Стали искать место, подходящее по освещению, и нашли наконец в комнате с плитой. Усадил Эльзу. У нее мелкие черты лица, и нет той породы в чертах и поведении, которая сквозит у Лизабет в каждом жесте. Только начал рисовать, вошел молодой немец с неприятной нижней губой, которой он все время облизывал верхнюю. Бесцеремонно усадил Эльзу себе на колени. Эльза не сопротивлялась и не краснела, только немного откидывалась, он ее удерживал, обнимая, целовал и все время приговаривал: «Цайхнэн, цайхнэн…» Им хотелось показать, что их не стесняет ни мое присутствие, ни двух русских девушек, чистивших тут же картошку. Конечно, и сейчас на меня действует неприятно, когда в метро или на улице целуются молодые люди, вынося на люди то, что принадлежит интимной стороне человеческой жизни, но я понимаю, что это не демонстрация, так как в толпе они ощущают себя как бы наедине, и потому можно проявить чувства любви и нежности. Это совсем другое, чем перед одним-двумя незнакомыми людьми целоваться, подчеркнуто показывая, что не стесняешься, относишься к другим как к предмету или собаке, но даже собака не переносит такого поведения хозяев. Это была новая форма унижения. Таково было их воспитание — в принципах высшей расы; римляне тоже не стеснялись своих рабов. Передо мной выстраивался уже целый ряд приемов фашистов, направленных на то, чтобы унизить, растоптать человека.
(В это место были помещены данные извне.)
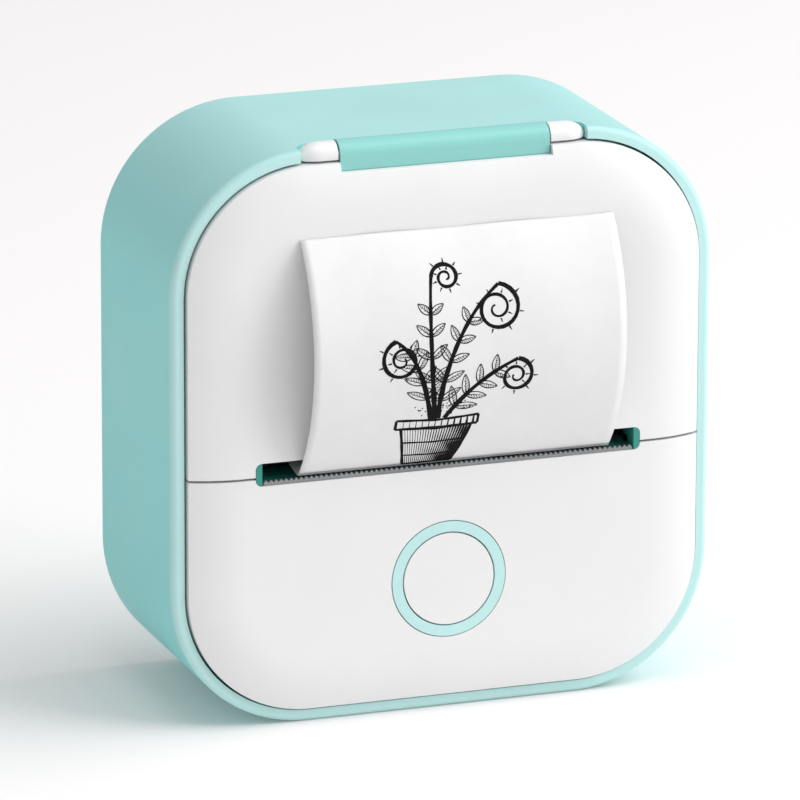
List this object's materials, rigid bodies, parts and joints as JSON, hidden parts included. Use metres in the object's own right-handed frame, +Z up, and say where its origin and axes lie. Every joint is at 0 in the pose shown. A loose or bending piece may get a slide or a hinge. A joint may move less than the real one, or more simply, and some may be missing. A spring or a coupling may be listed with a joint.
{
  "type": "pocket printer",
  "caption": "Pocket thermal printer: mint housing, white cover hinged at the top over the paper roll, paper slot with a serrated blade, and a round button below.",
  "frame": {"origin": "middle of the underside of the bounding box, on the surface it stands on", "axes": "+X to the right seen from the front, +Y from the front to the back, +Z up"},
  "size_m": [0.083, 0.0434, 0.0867],
  "materials": {
    "mint_plastic": "smooth satin",
    "mint_deep": "satin",
    "white_plastic": "soft gloss",
    "grey_plastic": "satin",
    "cream_plastic": "satin",
    "clear_plastic": "frosted",
    "black_plastic": "satin",
    "steel": "bright",
    "blade_steel": "stamped",
    "aluminium_bar": "extruded",
    "ceramic": "glazed",
    "platen_rubber": "ground",
    "foam": "open cell",
    "brass_pinion": "turned",
    "board_green": "solder mask",
    "paper": "smooth thermal paper",
    "card": "card",
    "silver_film": "pouch film",
    "lead_cover": "extruded",
    "amber_film": "film"
  },
  "bodies": {
    "body": {"housing": "mint_plastic", "back_cover": "mint_plastic", "back_screws": "steel", "hinge_cap_left": "white_plastic", "hinge_cap_right": "white_plastic", "hinge_pin": "steel", "front_panel": "white_plastic", "panel_screws": "steel", "button_ring": "mint_plastic", "slot_floor": "mint_deep", "tear_blade": "blade_steel", "switch_body": "steel", "gear_axles": "steel", "axle_clip": "steel", "print_chassis": "steel", "chassis_screws": "steel", "motor_can": "steel", "motor_flange": "steel", "motor_screws": "steel", "head_springs": "steel", "paper_tray": "grey_plastic", "tray_screws": "steel", "paper_web": "paper", "paper_sensor": "black_plastic", "main_board": "board_green", "board_screws": "steel", "board_chips": "black_plastic", "radio_module": "silver_film", "board_connectors": "cream_plastic", "usb_shell": "steel", "usb_tongue": "black_plastic", "light_pipe": "clear_plastic", "battery": "silver_film", "battery_pad": "foam", "battery_leads": "lead_cover", "motor_leads": "lead_cover", "head_ribbon": "amber_film"},
    "cover": {"cover_shell": "white_plastic", "cover_frame": "mint_plastic", "frame_screws": "steel", "printed_strip": "paper", "platen_bush_left": "cream_plastic", "platen_bush_right": "cream_plastic"},
    "platen": {"platen_shaft": "steel", "platen_rubber": "platen_rubber", "platen_gear": "cream_plastic", "platen_clip": "steel"},
    "idler": {"idler_gear": "cream_plastic"},
    "reduction": {"reduction_gear": "cream_plastic"},
    "rotor": {"motor_pinion": "brass_pinion", "motor_shaft": "steel"},
    "head": {"head_strip": "ceramic", "head_chip_cover": "black_plastic", "head_heat_sink": "aluminium_bar", "head_pivot_shaft": "steel"},
    "roll": {"paper_roll": "paper", "paper_core": "card"},
    "button": {"button_cap": "white_plastic", "switch_plunger": "black_plastic"}
  },
  "joints": [
    {"name": "cover_hinge", "type": "hinge", "parent": "body", "child": "cover", "pos_m": [0, -0.012, 0.085], "axis": [-1, 0, 0], "range_deg": [0, 110]},
    {"name": "paper_roll_spin", "type": "hinge", "parent": "body", "child": "roll", "pos_m": [0, 0.0043, 0.06115], "axis": [1, 0, 0], "continuous": true},
    {"name": "platen_spin", "type": "hinge", "parent": "cover", "child": "platen", "pos_m": [0, -0.0067, 0.0437], "axis": [1, 0, 0], "continuous": true},
    {"name": "idler_spin", "type": "hinge", "parent": "body", "child": "idler", "pos_m": [0, 0.00285, 0.04493], "axis": [1, 0, 0], "continuous": true},
    {"name": "reduction_spin", "type": "hinge", "parent": "body", "child": "reduction", "pos_m": [0, 0.00499, 0.03636], "axis": [1, 0, 0], "continuous": true},
    {"name": "motor_spin", "type": "hinge", "parent": "body", "child": "rotor", "pos_m": [0, 0.00193, 0.02723], "axis": [1, 0, 0], "continuous": true},
    {"name": "head_tilt", "type": "hinge", "parent": "body", "child": "head", "pos_m": [0, -0.00322, 0.03699], "axis": [-1, 0, 0], "range_deg": [0, 2.5], "stiffness_Nm_per_rad": 0.5, "springref_deg": -5.73, "deforming": ["head_springs"]},
    {"name": "button_press", "type": "slide", "parent": "body", "child": "button", "axis": [0, 1, 0], "range_m": [0, 0.00035], "stiffness_N_per_m": 800, "springref_m": -0.0004}
  ],
  "couplings": [
    {"joint": "platen_spin", "follows": "paper_roll_spin", "ratio": 3.15},
    {"joint": "idler_spin", "follows": "paper_roll_spin", "ratio": -1.89},
    {"joint": "reduction_spin", "follows": "paper_roll_spin", "ratio": 4.05},
    {"joint": "motor_spin", "follows": "paper_roll_spin", "ratio": -12.15}
  ]
}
Делал я портрет с раздражением, и не от ревности, что передо мной целуют женщину, я не ревновал, но очень глубоко ложилась ненависть к фашизму, породившему эту породу людей — оккупантов.
Много позже я опять испытаю это чувство, узнав о делах американцев. Веру в превосходство своей нации они приобретут не чертами Зигфрида, а золотым запасом. Мне рассказал один художник, очевидец, что, когда американцы заняли Японию, любимым занятием их солдат и офицеров было нанять рикшу и взять за занавеску повозки японочку голодную, расплачиваясь банкой тушенки за любовь, которую они получали со слезами и стонами боли своей жертвы. Рикша возил свою повозку по улицам многолюдного Токио, а маленькую японку мучил здоровенный откормленный мародер и, после всего, остановив рикшу, выбрасывал ей вслед банку тушенки. Чем это лучше капитана гестапо, знающего женщин всех национальностей?
Сейчас передо мной сидели мои ровесники, молодые люди, пришедшие к нам, в Россию, чтобы, как они выражаются, принести культуру, дать нам свободу, они даже не предполагали, какие мысли вызывают во мне. Опять, как с гестаповцем, мне трудно взять себя в руки, сосредоточиться, надо скорее уезжать.
Я не стал делать портрет акварелью, ограничился карандашным рисунком. Эльзе захотелось посмотреть. Портрет не был закончен, и я сказал, что надо порисовать ее одну, а двоих у меня не получается, мало бумаги. Это для них прозвучало убедительно, немец встал. Эльза предложила ему подкрепиться, одна из девушек сразу положила на тарелку отбивную и понесла в зал. Как ни удивительно, рисунок стал получаться — хорошенькое, но холодное лицо.
За моей спиной появились Курт и друг Эльзы, хвалили портрет наперебой, называя ее королевой. Эльза посмотрела и тоже довольно заулыбалась, велела девушкам накрыть стол. Сели с Куртом в зале, к нам подсел друг Эльзы, на столе появились бутылки пива, графинчик шнапса, благоухали отбивные. Курт сказал тост за хозяйку и ее портрет, все выпили и принялись за отбивные, свое пиво я отдал Курту, чему он был очень рад. Пообедав, сразу сказал, что нам пора, а то будет сердиться обер-лейтенант. Курт пообещал Эльзе, что мы еще приедем, на следующей неделе. Эльза заулыбалась: «Биттэ, биттэ». После шнапса стало немного легче, не так саднило на душе, и, сев в мотоцикл, мы покатили, поднимая облака пыли, к себе в Боровку.